Mentre in Italia qualcuno sostiene con convinzione che sia sufficiente cambiare di nuovo nome ad AgID e rinnovarla con l’inserimento di qualche manager internazionale per far andare bene la digitalizzazione, ecco qui un nuovo fiore all’occhiello per la nostra infallibile giustizia digitale.
In un giudizio civile di opposizione avviato da P. Snc nei confronti del Fallimento L. Srl, il Tribunale di Milano, nel suo provvedimento definitivo, ha sostanzialmente condannato a responsabilità aggravata (con condanna al pagamento di 5.000 euro) la parte soccombente (P. Snc) per il semplice fatto di non aver depositato anche la copia di cortesia (cartacea) della comparsa conclusionale, tutto ciò in ossequio alle disposizioni del protocollo vigente in quella sede giudiziaria. Infatti, lo spregiudicato Collega di P. Snc – gravemente reo di rendere faticoso il delicato compito di esaminare le difese da parte del Collegio giudicante – si era permesso arditamente di depositare solo e soltanto in via telematica la sua comparsa contravvenendo così, non a una norma di legge e neppure a un atto regolamentare, ma addirittura a un Protocollo d’Intesa del 26/06/2014 sottoscritto dal Tribunale di Milano e dall’Ordine degli Avvocati di Milano. Sembra una barzelletta o un anticipato pesce d’aprile, ma è quanto invece si legge in questo incredibile provvedimento del Tribunale di Milano del 15 gennaio 2015.

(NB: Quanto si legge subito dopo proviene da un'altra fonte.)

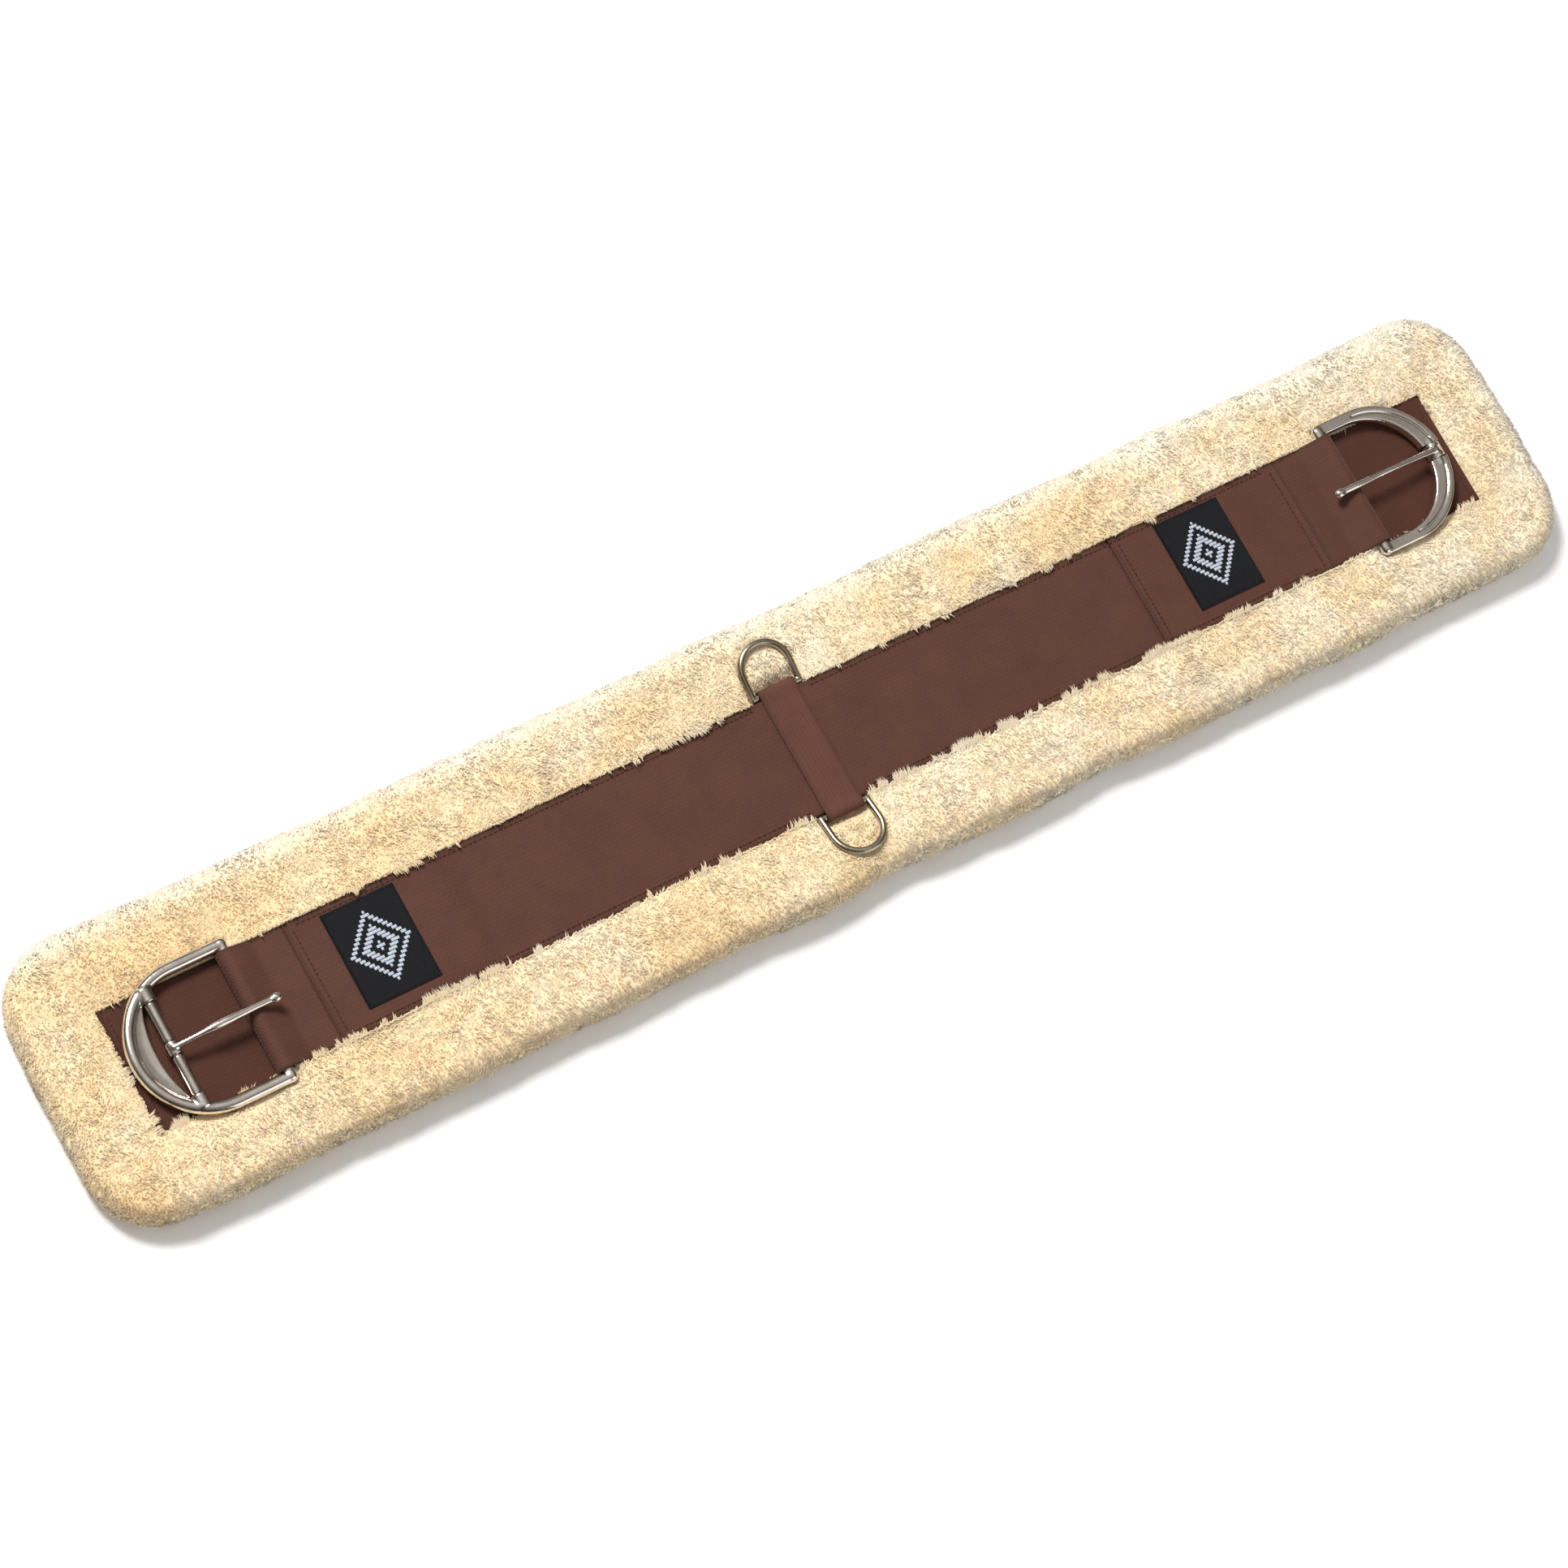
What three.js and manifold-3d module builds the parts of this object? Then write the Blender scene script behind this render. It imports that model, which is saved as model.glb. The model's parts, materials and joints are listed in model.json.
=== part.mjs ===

Questo provvedimento rivela in modo palese un certo ostinato e contrario malessere verso il Processo Civile Telematico: i giudici accordano espressamente una preferenza alla carta e anzi ritengono la procedura telematica gravosa per i loro compiti. Tutto questo è in aperto contrasto non solo con le norme e lo spirito del PCT, ma con quanto è previsto nel Codice dell’amministrazione digitale e con quanto oggi annuncia l’intero ordinamento comunitario. Tanto che da fonti attendibili ci è giunta voce di un palese dietro front da parte del giudice delegato del Fallimento F. Srl, il quale avrebbe “autorizzato la rinuncia da parte del fallimento ad avvalersi del capo della sentenza che ha condannato l’opponente al pagamento di euro 5.000”, e ciò perché detta pronuncia sarebbe fondata su un “principio opinabile”. Quindi, la condanna non può che rimanere ormai valida, ma si tenta in extremis di risolvere la situazione cucendoci sopra, maldestramente, una toppa.
In verità, occorrerebbe con coraggio soffiare via questo velo di fuliggine che ancora ipocritamente si respira nel PCT. In questi giorni il Consiglio Nazionale Forense chiede inverosimilmente la disapplicazione di importanti regole tecniche (proprio sul documento informatico!) pur di superare quelli che non possono essere considerati vuoti formalismi, ma precisi adempimenti che rispettano standard internazionali.
Tutto questo senza rendersi conto di ciò che avviene ogni giorno nelle aule di giustizia: con Ordini degli Avvocati che sottoscrivono protocolli d’intesa che appaiono in aperta violazione di precise normative e giudici che non conoscono neppure lontanamente le regole tecniche che presidiano la formazione e conservazione digitale di atti e fascicoli processuali.
C’è ancora tanta strada da percorrere purtroppo. E oggi è davvero difficile riuscire a ridere per quella che appare l’ennesima barzelletta, tutta italiana, sul digitale.